Potential losses: 6 (Oregon, at Mississippi State, at West Virginia, Florida, at Alabama, Arkansas)
A common thread through three of the four teams listed so far is coaching staff shakeups. The Cardinal lost its master builder Jim Harbaugh to the NFL, though to his credit he wasn't getting out of town just ahead of the cops like Pete Carroll was at USC. Will David Shaw be able to keep it going? I don't know. The main reason why Stanford isn't higher is because I'm not impressed by the Pac-12 in its opening season. If the conference slate was more difficult, this team certainly could be higher. I'm also on record for predicting a regression of Andrew Luck's numbers, so there's that too.
Potential losses: 5 (at Arizona, at USC, at Oregon State, Oregon, Notre Dame)
5. Florida State
I've already nitpicked this team to death, so hit up that article if you want to see 2011 FSU die by a thousand small cuts. Nitpicks were pretty much all I could come up with though. In addition, FSU was actually a 10-win team with bad luck last year (-1.53). So why aren't Jimbo's guys lower on the list? Largely it's because I don't think this team is as bulletproof as some others, and I think the ACC will be pretty good this year. Plus, I need to see a really excellent season from Mark Stoops before I can fully trust him. He and Mike never put together a dominant defense (or even top 25 or 30 defense) in Arizona, and while his FSU D last year was a big improvement, almost anything would have been over a defensive staff who the game had passed by. Of course, he's got much better players in Tallahassee than he ever did in Tucson.

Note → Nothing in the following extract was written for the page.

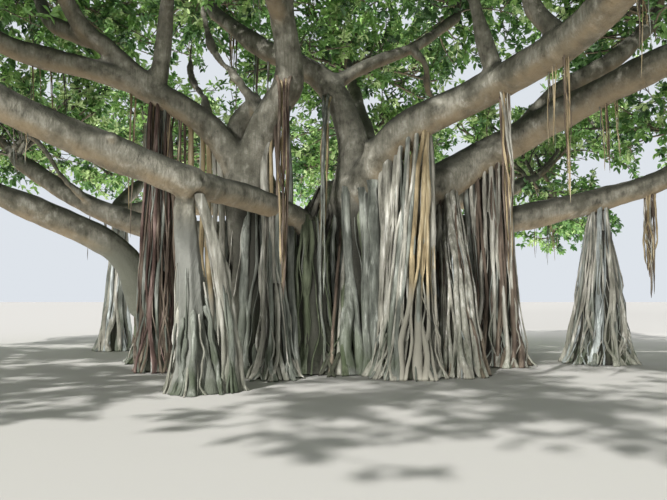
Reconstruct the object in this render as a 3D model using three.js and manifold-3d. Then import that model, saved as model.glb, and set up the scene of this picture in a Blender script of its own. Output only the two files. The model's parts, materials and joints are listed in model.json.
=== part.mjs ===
// Banyan tree: a fluted trunk of fused roots, spreading boughs, prop roots that stand as pillars, hanging
// aerial roots, and a broad crown in separate masses of foliage.
// Millimetres, +Z up. The origin is at ground level in the middle of the trunk, and the front faces -Y.

import * as THREE from "three";
import { mergeVertices } from "three/addons/utils/BufferGeometryUtils.js";
import Module from "manifold-3d";

const wasm = await Module();
wasm.setup();

// Fits between pieces
const GAP = 0.3; // between two pieces that meet
const CUT_ALLOWANCE = 0.5; // added to the radius of a piece that trims its neighbour
const BELOW_GROUND = 200; // roots are drawn this far down, then cut flat at the ground

const SAME_PLACE = 0.001; // corners this close are one

// Limbs and twigs as meshes
const SPINE_STEPS = 48; // frames along each limb
const LIMB_SIDES = 8;
const LIMB_RINGS = 5;
const COLLAR_RINGS = 2;
const STEM_SIDES = 4;
const FLARE = 0.25; // how much wider a limb is where it leaves its parent
const FLARE_LENGTH = 600;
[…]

Potential losses: 5 (Oklahoma, at Clemson, NC State, Miami (FL), Florida)
Overall I think Alabama's defense will prevent the team from losing more games than it did last year, but we've seen dominant defenses in the SEC go to waste before. Bama largely rates this highly on the list because of the trials and tribulations of being in the SEC West. The team doesn't have a clear quarterback coming in like it did with Greg McElroy in 2009, and if injuries bother Trent Richardson again, there's not much other than Eddie Lacy behind him. No one on the roster will approach Julio Jones' playmaking ability, and we're all going to find out how much Marquis Maze benefit from all the attention on Jones. If offense can't ever get things going, a lot of close losses could ensue.
Potential losses: 5 (at Penn State, Arkansas, at Florida, LSU, at Mississippi State)
I'm putting the Sooners this low against the better judgment of some of my favorite projection stats. They had good luck last year (+1.07), were net +5 in close games, and enjoyed a favorable turnover margin (+14). Plus, their mark of 3.68 in yards per point differential (YPP allowed minus YPP gained) was good but not great (24th in the nation). I keep them this low anyway because I think the defense will be better this year while the offense won't skip too much of a beat. Another huge factor: Bob Stoops is an ungodly 72-2 at home as a head coach. Oklahoma would basically have to go 1-5 in games away from Norman to finish unranked, a feat that it took an injured Sam Bradford to pull off in 2009. As long as Landry Jones remains upright, OU should finish in the polls.
Potential losses: 5 (at FSU, Missouri, Texas, Texas A&M, at Oklahoma State)
The Badgers would be higher on this list if not for the transfer of Russell Wilson, but they might not even be in the top 10 without him. I don't think he's a game changer in that he's the difference between eight and 12 wins, but he is a game changer in that you don't have to worry about quarterback anymore. Wisconsin always has a good offensive line, and it's absolutely stacked at running back this year. Wilson might only need to throw it 16-20 times per game to be a success. The defense sustained some losses, but it'll probably be good enough in what appears to be a down-ish Big Ten. This team might not be as dominant as it was last year, but it's a good bet not to drop more than three games even if Wilson tears an ACL.
Potential losses: 4 (Nebraska, at Michigan State, at Ohio State, Penn State)
9. Boise State
The Broncos play by a different set of rules than anyone else here, being from the MW
C. I think they can finish ranked with three losses if two are to Georgia and TCU while the third is a squeaker of an upset. Their reputation among coaches is that good right now. I don't think they can survive four losses, but the good news is that they almost certainly won't have to find out what that would feel like. The defense survived the loss of coordinator Justin Wilcox last year with no real drop off, and the offense will likely do fine without Bryan Harsin thanks to Chris Petersen still being around. Kellen Moore will suffer statistically for the same reason that Luck will on top of losing his best receivers, but he's good enough to keep everyone's favorite team in Idaho ranked all year.
Potential losses: 4 (Georgia, at Fresno State, Air Force, TCU)
A major caveat goes here: I offer no warranties on this placement if the NCAA turns up really bad evidence in regards to Will Lyles and blows up the program midseason. With that out of the way, I do think Oregon has some red flags despite being named least likely to finish the year unranked. It had only six starts missed to injury last year, and it had a favorable turnover margin (+13). However, its YPP differential (7.22, fifth nationally) was indicative a really good team, and it had a negligible luck factor (+0.31). The Ducks earned what they got last year, and despite some losses on the lines, they should be able to keep it up in the down Pac-12. Once the Ducks' offense gets rolling, and it eventually rolls against pretty much anyone in its conference, it becomes a landslide that covers over a multitude of sins elsewhere.